> [Short problem] Please output the data below exactly as given, starting at its first line and stopping after the line that contains "in soft ridges.".

> [Data]

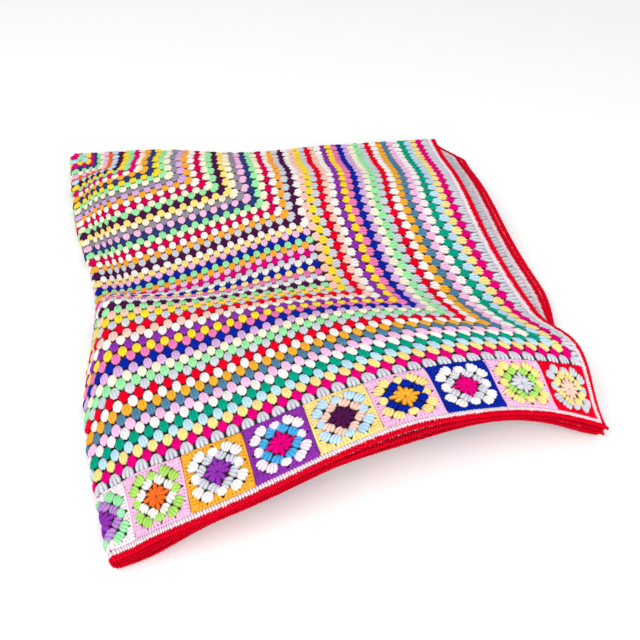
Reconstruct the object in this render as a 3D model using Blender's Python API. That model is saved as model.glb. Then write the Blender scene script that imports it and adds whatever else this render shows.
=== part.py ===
"""A crocheted granny blanket, folded in quarters and laid down in soft ridges.

The blanket is modelled as flat cloth first, in cloth coordinates: u runs across it and v along it,
both from its middle, and h is the height above the cloth's own mid surface, on its right side.
fold_cloth then folds every point of it. The first fold is at v = 0, the second one at u = 0, and the
four layers rest on the floor at z = 0, with a valley that crosses them between two ridges.
"""

import math

import bmesh
import bpy
import numpy as np

# The flat cloth, in metres
ROW = 0.010  # height of one row or round of clusters
CENTRE_ROUNDS = 43  # mitred rounds from the middle outwards
END_ROWS = 16  # straight rows that lengthen the panel at each end
OUTER_ROUNDS = 25  # mitred rounds outside those
SQUARE = 0.080  # side of a granny square
EDGING = 0.014  # width of the crocheted edging
THICK = 0.003  # thickness of the crochet
SEAM_GAP = 0.0003  # between two pieces

PANEL_HALF_WIDTH = (CENTRE_ROUNDS + OUTER_ROUNDS) * ROW
PANEL_HALF_LENGTH = PANEL_HALF_WIDTH + END_ROWS * ROW
STRIP_END = PANEL_HALF_LENGTH + SQUARE
HALF_WIDTH = PANEL_HALF_WIDTH + EDGING
HALF_LENGTH = STRIP_END + EDGING

# The folds
TURN = 0.0032  # radius of the first fold, half the distance from layer to layer
STACK = 3 * TURN  # from the middle of the stack to its outer layers
SECOND_TURN = 2 * TURN  # the second fold goes round the doubled cloth

# The lie of the folded cloth: how far its four edges are from the origin, at even steps along each
LEFT_EDGE = (-0.397, -0.395, -0.353, -0.343, -0.336)  # from the back to the front
RIGHT_EDGE = (0.347, 0.327, 0.305, 0.313, 0.319)
BACK_EDGE = (0.442, 0.442, 0.352)  # from the left to the right
FRONT_EDGE = (-0.458, -0.446, -0.416, -0.414, -0.444)
LEFT_TUCK = (0.030, 0.038, 0.026, -0.004, 0.014)  # the left fold bends in by this, back to front
LEFT_TUCK_WIDTH = 0.16  # share of the width that it takes up
RIGHT_SPREAD = (0.036, 0.024, 0.014, 0.008, -0.004)  # more room for the columns on the right
BACK_DRAW = (-0.010, 0.022, 0.078, 0.058, 0.036)  # the back edge is drawn forward, left to right
BACK_DRAW_LENGTH = 0.32  # share of the length that this reaches
MIDDLE_PULL = 0.018  # to the left, in the valley
FRONT_STRETCH = 0.030  # the front ridge pulls the squares this far to the right
CENTRE_SHIFT = (-0.0201, 0.0014)  # brings the middle of the whole to the origin

# The top layer's ridges in sections from the left fold to the right edges, at even steps. Each has
# its places as shares of the length from the back edge, and its heights over the flat stack.
SECTION_COLUMNS = "back_crest back_height valley valley_height front_crest front_height lip_height"
SECTIONS = (
    (0.21, 0.012, 0.46, 0.000, 0.58, 0.066, 0.002),
    (0.17, 0.050, 0.52, 0.002, 0.70, 0.054, 0.042),
    (0.36, 0.050, 0.61, 0.022, 0.82, 0.066, 0.048),
    (0.42, 0.046, 0.73, 0.022, 0.86, 0.054, 0.002),
)
LEFT_SLOPE = 0.10  # share of the width over which the ridges rise from the left fold
SLACK = 0.010  # a ridge lower than this leaves the bottom layer flat
BOTTOM_SHARE = {"left": 0.60, "right": 0.92}  # of its height above SLACK, in the bottom layer

# How far the lower layers' free edges stand out from under the top one
SIDE_STEP = 0.050
SIDE_STEPS = (0.0, 0.67, 1.0, 0.85)  # share of it in each layer, from the top one down
SIDE_STEP_END = 0.86  # share of the length at which the side edges meet again
FRONT_STEPS = (0.0, -0.004, -0.011, -0.018)  # of each layer, from the top one down
FRONT_TUCK = (0.5, 0.9, 0.7, 1.2, 0.2)  # size of the front steps, from the left to the right
FRONT_WAVE = 0.003
LIP_LIFT = 0.005  # of the top layer's front edge, at LIP_LIFT_PLACE of the width
LIP_LIFT_PLACE = 0.56

CELL = 0.040  # size of a mesh face where the cloth is straight
TURN_STEPS = 6  # mesh faces around each fold
PLAN_STEPS = (35, 47)  # steps of the table of plan_shares


def ease(t):
    t = np.clip(t, 0.0, 1.0)
    return t * t * (3.0 - 2.0 * t)


def smooth_through(values, t):
    """A smooth curve through values, which stand at even steps of t from 0 to 1."""
    values = np.asarray(values)
    padded = np.concatenate(([2 * values[0] - values[1]], values, [2 * values[-1] - values[-2]]))
    place = np.clip(t, 0.0, 1.0) * (len(values) - 1)
    start = np.minimum(place.astype(int), len(values) - 2)
    f = place - start
    a, b, c, d = (padded[start + k] for k in range(4))
    return b + 0.5 * f * (c - a + f * (2 * a - 5 * b + 4 * c - d + f * (3 * (b - c) + d - a)))


def ridge_height(across, along):
    """Rise of the top layer over the flat stack, at shares of the folded width and length."""
    names = SECTION_COLUMNS.split()
    at = {n: smooth_through(c, across) for n, c in zip(names, zip(*SECTIONS), strict=True)}
    back_rise = at["back_height"] * ease(along / at["back_crest"])
    back_fall = ease((along - at["back_crest"]) / (at["valley"] - at["back_crest"]))
    front_rise = ease((along - at["valley"]) / (at["front_crest"] - at["valley"]))
    front_fall = ease((along - at["front_crest"]) / (1.0 - at["front_crest"]))
    height = back_rise + (at["valley_height"] - at["back_height"]) * back_fall
    height += (at["front_height"] - at["valley_height"]) * front_rise
    height += (at["lip_height"] - at["front_height"]) * front_fall
    return height * np.sin(0.5 * math.pi * np.clip(across / LEFT_SLOPE, 0.0, 1.0))


def plan_shares():
    """Tables of the way from edge to edge that each bit of cloth covers, seen from above.

    Cloth on a slope covers less of the floor, so the ridges draw the rows around them together.
    """
    across = np.linspace(0.0, 1.0, PLAN_STEPS[0] + 1)[:, None]
    along = np.linspace(0.0, 1.0, PLAN_STEPS[1] + 1)[None, :]
    height = ridge_height(across + 0 * along, along + 0 * across)
    tables = []
    for axis, length in ((0, HALF_WIDTH), (1, HALF_LENGTH)):
        slope = np.diff(height, axis=axis) * PLAN_STEPS[axis] / length
        cover = np.cumsum(1.0 / np.sqrt(1.0 + slope**2), axis=axis)
        start = np.zeros_like(np.take(cover, [0], axis=axis))
        cover = np.concatenate((start, cover), axis=axis)
        tables.append(cover / np.take(cover, [-1], axis=axis))
    return tables


ACROSS_SHARE, ALONG_SHARE = plan_shares()


def look_up(table, across, along):
    x = np.clip(across, 0.0, 1.0) * PLAN_STEPS[0]
    y = np.clip(along, 0.0, 1.0) * PLAN_STEPS[1]
    i = np.minimum(x.astype(int), PLAN_STEPS[0] - 1)
    j = np.minimum(y.astype(int), PLAN_STEPS[1] - 1)
    f, g = x - i, y - j
    near = (1 - f) * table[i, j] + f * table[i + 1, j]
    far = (1 - f) * table[i, j + 1] + f * table[i + 1, j + 1]
    return (1 - g) * near + g * far


def turn_over(distance, height, radius):
    """Fold a strip over at distance 0: its new distance from the fold, and its height."""
    angle = np.clip(distance / radius, -0.5 * math.pi, 0.5 * math.pi)
    straight = np.maximum(np.abs(distance) - 0.5 * math.pi * radius, 0.0)
    return radius + straight - (radius + height) * np.cos(angle), (radius + height) * np.sin(angle)


def fold_cloth(u, v, h):
    """World position of the cloth's points (u, v, h), as an array with a row for each."""
    middle = turn_over(u, turn_over(v, 0.0, TURN)[1], SECOND_TURN)[1]
    below = np.clip(0.5 - 0.5 * middle / STACK, 0.0, 1.0)  # 0 in the top layer, 1 in the bottom one
    back, height = turn_over(v, h, TURN)
    side, height = turn_over(u, height, SECOND_TURN)
    across, along = side / HALF_WIDTH, back / HALF_LENGTH
    parted = ease(along / 0.12) * ease((SIDE_STEP_END - along) / 0.22)
    layer = 3.0 * below
    side_step = SIDE_STEP * np.interp(layer, (0, 1, 2, 3), SIDE_STEPS)
    side_step *= parted * np.clip(across, 0.0, 1.0) ** 3
    front_step = np.interp(layer, (0, 1, 2, 3), FRONT_STEPS) * smooth_through(FRONT_TUCK, across)
    front_step += FRONT_WAVE * np.sin(11.0 * across + 7.0 * below) * below
    front_step *= np.clip(along, 0.0, 1.0) ** 8 * ease(across / 0.2)
    across += side_step / HALF_WIDTH
    along += front_step / HALF_LENGTH

    a, b = look_up(ACROSS_SHARE, across, along), look_up(ALONG_SHARE, across, along)
    x = (1.0 - a) * smooth_through(LEFT_EDGE, along) + a * smooth_through(RIGHT_EDGE, along)
    y = (1.0 - b) * smooth_through(BACK_EDGE, across) + b * smooth_through(FRONT_EDGE, across)
    x += smooth_through(LEFT_TUCK, along) * (1.0 - ease(across / LEFT_TUCK_WIDTH))
    x += smooth_through(RIGHT_SPREAD, along) * np.clip(across, 0.0, 1.0) ** 4
    y -= smooth_through(BACK_DRAW, across) * (1.0 - ease(along / BACK_DRAW_LENGTH))
    pull = ease((along - 0.25) / 0.2) * ease((0.9 - along) / 0.12)
    x -= MIDDLE_PULL * pull * np.sin(math.pi * np.clip(across, 0.0, 1.0) ** 2)
    bow = np.sin(math.pi * np.clip(across, 0.0, 1.0) ** 2.6)
    x += FRONT_STRETCH * bow * ease((along - 0.78) / 0.14)
    x += (across - np.clip(across, 0.0, 1.0)) * HALF_WIDTH
    y -= (along - np.clip(along, 0.0, 1.0)) * HALF_LENGTH
    x, y = x + CENTRE_SHIFT[0], y + CENTRE_SHIFT[1]

    top = ridge_height(across, along)
    over = np.maximum(top - SLACK, 0.0)
    share = BOTTOM_SHARE["left"] + (BOTTOM_SHARE["right"] - BOTTOM_SHARE["left"]) * across
    bottom = share * over**2 / (over + 0.5 * SLACK)
    lift = LIP_LIFT * np.exp(-(((across - LIP_LIFT_PLACE) / 0.07) ** 2)) * ease((along - 0.85) / 0.15)
    z = STACK + 0.5 * THICK + height + (1.0 - below) * top + below * bottom
    z += lift * (1.0 - below) ** 4
    return np.stack((x, y, z), axis=-1)


def panel_lines(limit, radius):
    """Places of the mesh lines from -limit to limit, close together around the fold at 0."""
    bend = 0.5 * math.pi * radius
    steps = math.ceil((limit - bend) / CELL)
    straight = np.linspace(bend, limit, steps + 1)[1:]
    return np.concatenate((-straight[::-1], np.linspace(-bend, bend, TURN_STEPS + 1), straight))


U_LINES = panel_lines(PANEL_HALF_WIDTH, SECOND_TURN)
V_LINES = panel_lines(PANEL_HALF_LENGTH, TURN)
STRIP_LINES = np.linspace(PANEL_HALF_LENGTH + SEAM_GAP, STRIP_END, 3)


def sheet_of_cloth(name, u_lines, v_lines, colour, rim_only=False):
    """One piece of the cloth: cut flat, given its thickness, and then folded."""
    cells = (len(u_lines) - 1, len(v_lines) - 1)
    bm = bmesh.new()
    bmesh.ops.create_grid(bm, x_segments=cells[0], y_segments=cells[1], size=0.5)
    for vert in bm.verts:
        i = round((vert.co.x + 0.5) * cells[0])
        j = round((vert.co.y + 0.5) * cells[1])
        vert.co = (u_lines[i], v_lines[j], -0.5 * THICK)
    if rim_only:
        inner = [f for f in bm.faces if not any(v.is_boundary for v in f.verts)]
        bmesh.ops.delete(bm, geom=inner, context="FACES")
    upper = bmesh.ops.extrude_face_region(bm, geom=bm.faces[:])["geom"]
    for vert in (g for g in upper if isinstance(g, bmesh.types.BMVert)):
        vert.co.z += THICK
    bmesh.ops.recalc_face_normals(bm, faces=bm.faces[:])
    bmesh.ops.reverse_faces(bm, faces=bm.faces[:])  # fold_cloth mirrors v
    flat = np.array([vert.co for vert in bm.verts], dtype=float)
    for vert, place in zip(bm.verts, fold_cloth(*flat.T), strict=True):
        vert.co = place
    mesh = bpy.data.meshes.new(name)
    bm.to_mesh(mesh)
    bm.free()
    mesh.shade_smooth()
    mesh.materials.append(yarn(name, colour))
    piece = bpy.data.objects.new(name, mesh)
    bpy.data.collections["granny_square_blanket"].objects.link(piece)
    return piece


def yarn(name, colour):
    material = bpy.data.materials.new(name + "_yarn")
    material.use_nodes = True
    shader = material.node_tree.nodes["Principled BSDF"]
    shader.inputs["Base Color"].default_value = (*colour, 1.0)
    shader.inputs["Roughness"].default_value = 0.9
    return material


def build_panel():
    sheet_of_cloth("granny_panel", U_LINES, V_LINES, (0.80, 0.55, 0.42))


def build_square_strips():
    """The two rows of joined granny squares: one ends layers 1 and 4, the other layers 2 and 3."""
    sheet_of_cloth("square_strip_outer", U_LINES, STRIP_LINES, (0.72, 0.35, 0.60))
    sheet_of_cloth("square_strip_inner", U_LINES, -STRIP_LINES[::-1], (0.45, 0.55, 0.75))


def build_edging():
    side = np.array([PANEL_HALF_WIDTH + SEAM_GAP, HALF_WIDTH])
    end = np.array([STRIP_LINES[1], STRIP_END + SEAM_GAP, HALF_LENGTH])
    u_lines = np.concatenate((-side[::-1], U_LINES[1:-1], side))
    v_lines = np.concatenate((-end[::-1], V_LINES, end))
    sheet_of_cloth("crochet_edging", u_lines, v_lines, (0.70, 0.01, 0.04), rim_only=True)


def main():
    for old in list(bpy.data.objects):
        bpy.data.objects.remove(old)
    collection = bpy.data.collections.new("granny_square_blanket")
    bpy.context.scene.collection.children.link(collection)
    build_panel()
    build_square_strips()
    build_edging()


main()
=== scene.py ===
"""Looks of the folded granny blanket: every cluster of yarn is laid on the folded cloth.

Cloth coordinates are those of the flat blanket in metres, from its middle: u across it, v along
it, and h above its own surface on the right side. fold_cloth folds them as the solids are folded.
"""

import math

import bpy
import numpy as np
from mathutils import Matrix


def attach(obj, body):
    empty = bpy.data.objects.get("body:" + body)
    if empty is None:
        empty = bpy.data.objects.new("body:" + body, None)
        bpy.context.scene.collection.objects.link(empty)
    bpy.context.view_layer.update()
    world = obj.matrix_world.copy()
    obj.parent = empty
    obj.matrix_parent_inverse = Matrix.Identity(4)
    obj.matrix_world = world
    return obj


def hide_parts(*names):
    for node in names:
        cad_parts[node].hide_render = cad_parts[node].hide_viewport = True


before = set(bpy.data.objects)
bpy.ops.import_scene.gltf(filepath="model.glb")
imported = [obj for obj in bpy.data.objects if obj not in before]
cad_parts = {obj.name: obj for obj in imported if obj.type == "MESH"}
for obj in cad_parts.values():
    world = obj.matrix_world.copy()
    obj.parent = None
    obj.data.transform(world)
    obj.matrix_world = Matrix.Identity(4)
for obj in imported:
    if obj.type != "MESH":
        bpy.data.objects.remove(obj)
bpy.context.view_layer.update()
rng = np.random.default_rng(5)

# ---------------------------------------------------------------------------------------------
# The folded cloth, as in the solids
# ---------------------------------------------------------------------------------------------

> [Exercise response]
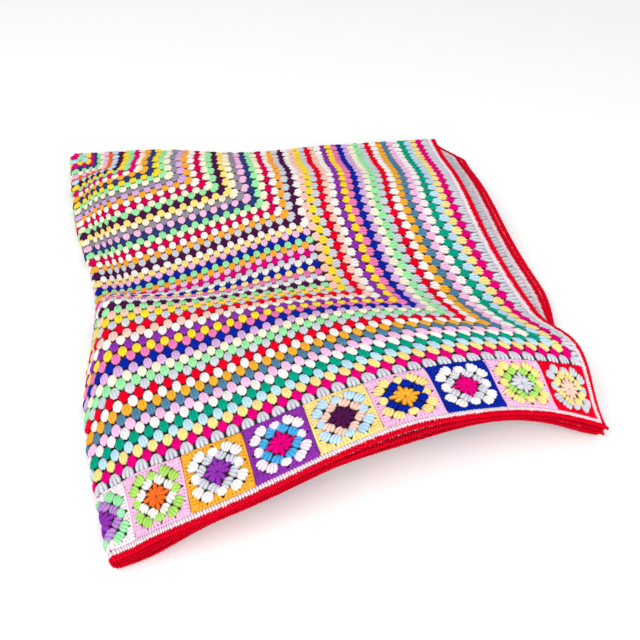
Reconstruct the object in this render as a 3D model using Blender's Python API. That model is saved as model.glb. Then write the Blender scene script that imports it and adds whatever else this render shows.
=== part.py ===
"""A crocheted granny blanket, folded in quarters and laid down in soft ridges.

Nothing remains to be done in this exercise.